Dalam kunjungan kerja spesifik Komisi III DPR RI ke Polda Jawa Timur untuk menyerap masukan terhadap Rancangan Kitab Undang-Undang Hukum Acara Pidana (RKUHAP), Sudirta menyampaikan bahwa pendekatan terhadap kejahatan narkotika harus dipilah dengan lebih bijaksana, antara pengguna sebagai korban dan bandar sebagai pelaku utama.
"Pengguna narkoba harusnya direhabilitasi, bukan dipenjara. Sementara bandar dan pengedar besar harus dihukum berat, bahkan hukuman mati. Dua pendekatan inilah yang terbukti berhasil di negara-negara seperti Portugal," ujar Sudrita dalam keterangan tertulis,Minggu (21/9).
Menurut Politisi Fraksi PDI-Perjuangan tersebut, penjara bukanlah solusi ideal bagi pengguna narkoba. Ia menilai, pengguna merupakan korban dari jaringan peredaran gelap narkotika, yang seharusnya mendapatkan pemulihan, bukan hukuman pidana. Sebaliknya, hukuman tegas seperti hukuman mati harus diterapkan kepada bandar narkoba sebagai bentuk penegakan hukum yang kuat dan memberi efek jera.
Sudirta juga mencontohkan keberhasilan negara-negara Eropa yang telah menerapkan model dekriminalisasi terhadap pengguna narkoba dan fokus pada rehabilitasi serta pemberantasan jaringan pengedar dan bandar. Ia menyebut, keberhasilan Portugal dalam menekan angka pengguna narkoba dan mengurangi kepadatan Lapas merupakan model yang relevan untuk diadopsi oleh Indonesia.
“Kalau dua konsep ini diterapkan secara serius, penjara bisa kosong. Di Eropa, beberapa penjara bahkan sudah berubah fungsi karena tidak lagi dipenuhi narapidana narkoba,” tambahnya.
Dalam forum diskusi dengan jajaran Badan Narkotika Nasional Jatim, Sudirta menilai bahwa kebijakan penegakan hukum terhadap kasus narkoba saat ini masih belum konsisten dan cenderung mengabaikan prinsip keadilan substantif. Ia menilai masih banyak kasus di mana pengguna dijerat pasal berat dan diperlakukan setara dengan bandar, sehingga menyumbang angka overkapasitas lapas yang kian mengkhawatirkan.

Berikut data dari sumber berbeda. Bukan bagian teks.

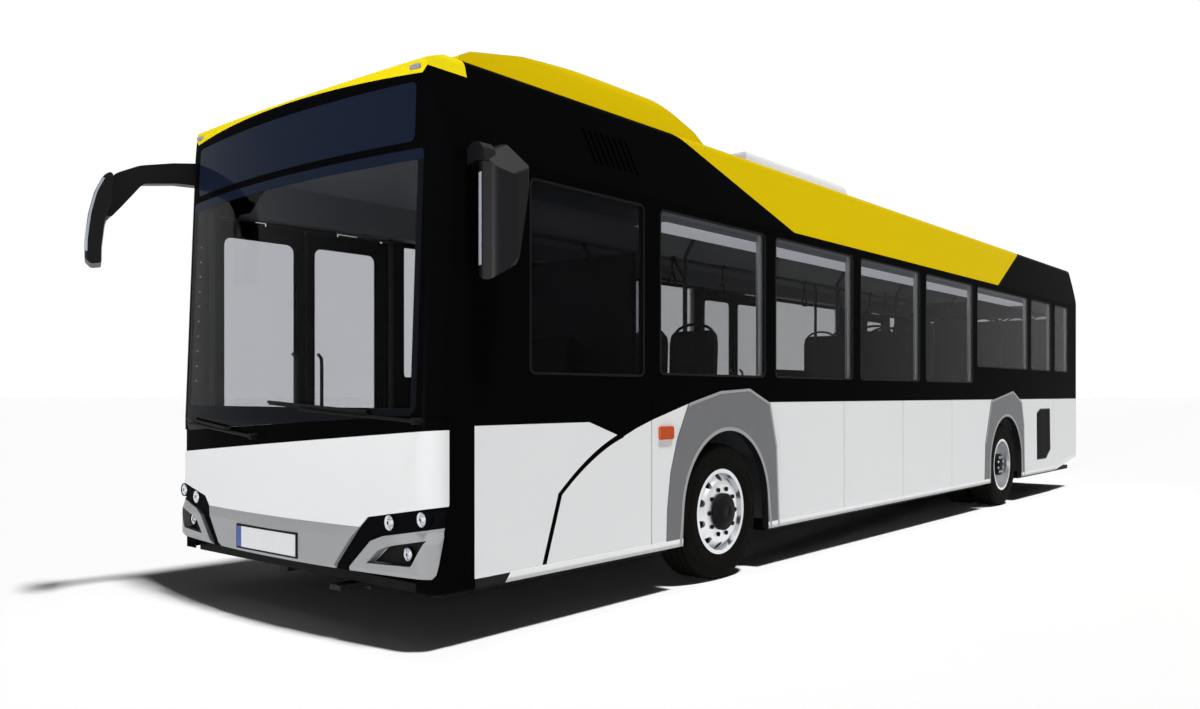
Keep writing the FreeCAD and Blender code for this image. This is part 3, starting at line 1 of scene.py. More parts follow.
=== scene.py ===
import math

import bmesh
import bpy
from mathutils import Matrix, Vector
from mathutils.bvhtree import BVHTree


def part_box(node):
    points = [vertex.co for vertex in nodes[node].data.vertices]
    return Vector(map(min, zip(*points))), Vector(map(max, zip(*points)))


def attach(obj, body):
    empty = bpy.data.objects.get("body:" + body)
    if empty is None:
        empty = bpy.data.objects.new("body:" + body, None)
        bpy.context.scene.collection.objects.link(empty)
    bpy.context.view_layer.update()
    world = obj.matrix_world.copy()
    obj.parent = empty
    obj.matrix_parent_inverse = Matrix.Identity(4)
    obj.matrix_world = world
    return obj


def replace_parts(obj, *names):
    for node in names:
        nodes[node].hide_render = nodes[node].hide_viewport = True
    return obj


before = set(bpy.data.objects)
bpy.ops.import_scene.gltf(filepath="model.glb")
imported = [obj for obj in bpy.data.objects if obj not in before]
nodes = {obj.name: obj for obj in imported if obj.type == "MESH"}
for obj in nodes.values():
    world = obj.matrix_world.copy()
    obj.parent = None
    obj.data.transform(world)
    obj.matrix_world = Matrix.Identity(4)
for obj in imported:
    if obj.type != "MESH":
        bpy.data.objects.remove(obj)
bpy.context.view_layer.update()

# Lengths are in metres. Every y here is written from the front axle, which stands at AXLE in
# the frame; the rear axle's y is REAR_AXLE.
AXLE = -2.98
REAR_AXLE = 6.04
SIDES = ((1, "left"), (-1, "right"))

# Body: half its width, the y of the front's foremost point, how far the front's sides lie
# behind it, the radius of that bow, and the belt over the white panels
SIDE = 1.270
FRONT = -2.775
BOW = 0.11
BOW_R = (SIDE ** 2 + BOW ** 2) / (2 * BOW)
BELT = 1.246

# Moulding along the side panels' foot: its top, its face, the middle of its painted highlight
# above and painted shade below and the height over which they blend, and the line along which
# the foot rises at the tail
FOOT_TOP = 0.348
FOOT_FACE = 1.2705
FOOT_MIDDLE = 0.312
FOOT_BLEND = 0.014
TAIL_FOOT = ((8.112, 0.330), (9.256, 0.480))

# Front number plate: x of both ends, low and high edge; width of its blue strip
PLATE = (-0.335, 0.275, 0.41, 0.53)
PLATE_STRIP = 0.05

# Colours

WHITE = (0.755, 0.762, 0.768)
YELLOW = (0.665, 0.480, 0.003)
# Lighter copy of the roof's yellow for the brow: painted highlight
BROW_HIGHLIGHT_YELLOW = (0.84, 0.68, 0.009)
BLACK = (0.0022, 0.0023, 0.0026)
NAVY = (0.0075, 0.0125, 0.026)
UNDERSIDE = (0.004, 0.004, 0.0045)
CORNER_FOOT = (0.02, 0.02, 0.021)
SEAM_GREY = (0.10, 0.10, 0.105)
ARCH_GREY = (0.160, 0.162, 0.168)
BUMPER_GREY = (0.315, 0.32, 0.33)
# The foot moulding's painted shade below and painted highlight above, paler than the white
# paint
FOOT_SHADE = (0.50, 0.505, 0.51)
FOOT_HIGHLIGHT = (0.83, 0.835, 0.84)
VINYL = (0.10, 0.105, 0.115)
SCREEN_TINT = (0.645, 0.66, 0.69)
SCREEN_BORDER = (0.0055, 0.0065, 0.009)
DOT_GREY = (0.30, 0.33, 0.38)
LEFT_TINT = (0.42, 0.425, 0.435)
DRIVER_TINT = (0.16, 0.165, 0.19)
RIGHT_TINT = (0.68, 0.685, 0.69)
DOOR_TINT = (0.655, 0.66, 0.67)
AMBER = (0.50, 0.060, 0.001)
RED = (0.34, 0.006, 0.006)
PLATE_WHITE = (0.66, 0.67, 0.68)
PLATE_BLUE = (0.01, 0.06, 0.32)
FLOOR_WHITE = (0.945, 0.945, 0.945)

# Shader helpers

def rgba(colour):
    return (*colour[:3], 1)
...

“Kita harus bisa bedakan antara pengguna yang bisa direhabilitasi dengan bandar yang harus dihukum berat. Kalau ini tidak dibedakan, maka upaya pemberantasan narkoba akan terus gagal,” tegasnya.
Sudirta menekankan bahwa RKUHAP harus menjadi momentum untuk memperbaiki politik hukum di Indonesia dalam penanganan narkotika, dengan mengedepankan asas keadilan, efektivitas, dan efisiensi penegakan hukum. Ia juga mendorong agar pendekatan berbasis restorative justice diberlakukan lebih luas terhadap pengguna, terutama dalam kasus-kasus dengan kadar rendah atau pemakaian pribadi.

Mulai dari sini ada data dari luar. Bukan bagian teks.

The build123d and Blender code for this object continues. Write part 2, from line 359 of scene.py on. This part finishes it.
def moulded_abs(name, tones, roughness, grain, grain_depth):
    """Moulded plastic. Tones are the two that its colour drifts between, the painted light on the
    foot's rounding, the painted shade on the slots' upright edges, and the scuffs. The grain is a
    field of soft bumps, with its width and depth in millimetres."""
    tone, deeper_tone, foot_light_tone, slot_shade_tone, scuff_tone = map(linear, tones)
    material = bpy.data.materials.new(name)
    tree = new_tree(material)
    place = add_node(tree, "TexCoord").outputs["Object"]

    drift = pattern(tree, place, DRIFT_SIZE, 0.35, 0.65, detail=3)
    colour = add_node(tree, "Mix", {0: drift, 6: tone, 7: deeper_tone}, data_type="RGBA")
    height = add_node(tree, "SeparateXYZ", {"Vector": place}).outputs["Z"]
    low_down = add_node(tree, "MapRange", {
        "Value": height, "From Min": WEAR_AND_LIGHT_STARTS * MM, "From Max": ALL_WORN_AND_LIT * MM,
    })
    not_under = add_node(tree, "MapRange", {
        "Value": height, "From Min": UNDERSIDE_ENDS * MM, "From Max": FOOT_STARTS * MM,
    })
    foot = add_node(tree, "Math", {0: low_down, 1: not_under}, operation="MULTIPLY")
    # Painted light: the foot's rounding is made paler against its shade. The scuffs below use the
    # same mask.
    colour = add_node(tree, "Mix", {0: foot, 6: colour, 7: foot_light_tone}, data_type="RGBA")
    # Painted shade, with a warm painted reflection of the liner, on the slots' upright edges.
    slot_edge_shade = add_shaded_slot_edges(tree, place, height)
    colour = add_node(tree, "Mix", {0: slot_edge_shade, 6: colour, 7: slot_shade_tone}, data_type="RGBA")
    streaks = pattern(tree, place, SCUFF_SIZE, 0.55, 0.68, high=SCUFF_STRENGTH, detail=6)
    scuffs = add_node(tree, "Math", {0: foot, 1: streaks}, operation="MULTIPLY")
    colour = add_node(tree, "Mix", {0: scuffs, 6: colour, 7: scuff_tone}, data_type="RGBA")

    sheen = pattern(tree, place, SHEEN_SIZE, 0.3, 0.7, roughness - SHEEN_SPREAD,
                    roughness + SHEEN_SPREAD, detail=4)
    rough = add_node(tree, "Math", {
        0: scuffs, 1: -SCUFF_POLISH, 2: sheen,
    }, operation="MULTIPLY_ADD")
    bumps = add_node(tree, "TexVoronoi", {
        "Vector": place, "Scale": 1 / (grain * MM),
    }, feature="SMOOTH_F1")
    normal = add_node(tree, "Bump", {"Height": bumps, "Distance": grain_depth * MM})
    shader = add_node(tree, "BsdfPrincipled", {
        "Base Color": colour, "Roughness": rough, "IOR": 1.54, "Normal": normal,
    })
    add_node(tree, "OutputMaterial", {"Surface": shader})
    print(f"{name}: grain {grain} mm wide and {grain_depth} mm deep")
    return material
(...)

“Restoratif justice bukan hanya untuk pencurian ringan, tapi bisa juga untuk penyalahgunaan narkoba oleh individu. Rehabilitasi adalah jalan tengah antara keadilan dan kemanusiaan,” pungkasnya.
Kunjungan kerja Komisi III DPR RI ke Polda Jatim ini merupakan bagian dari agenda evaluasi terhadap berbagai permasalahan hukum di daerah, sekaligus penyerapan aspirasi terhadap penyusunan undang-undang hukum acara pidana yang baru. Isu narkoba dan overkapasitas lapas menjadi salah satu fokus utama dalam pembahasan.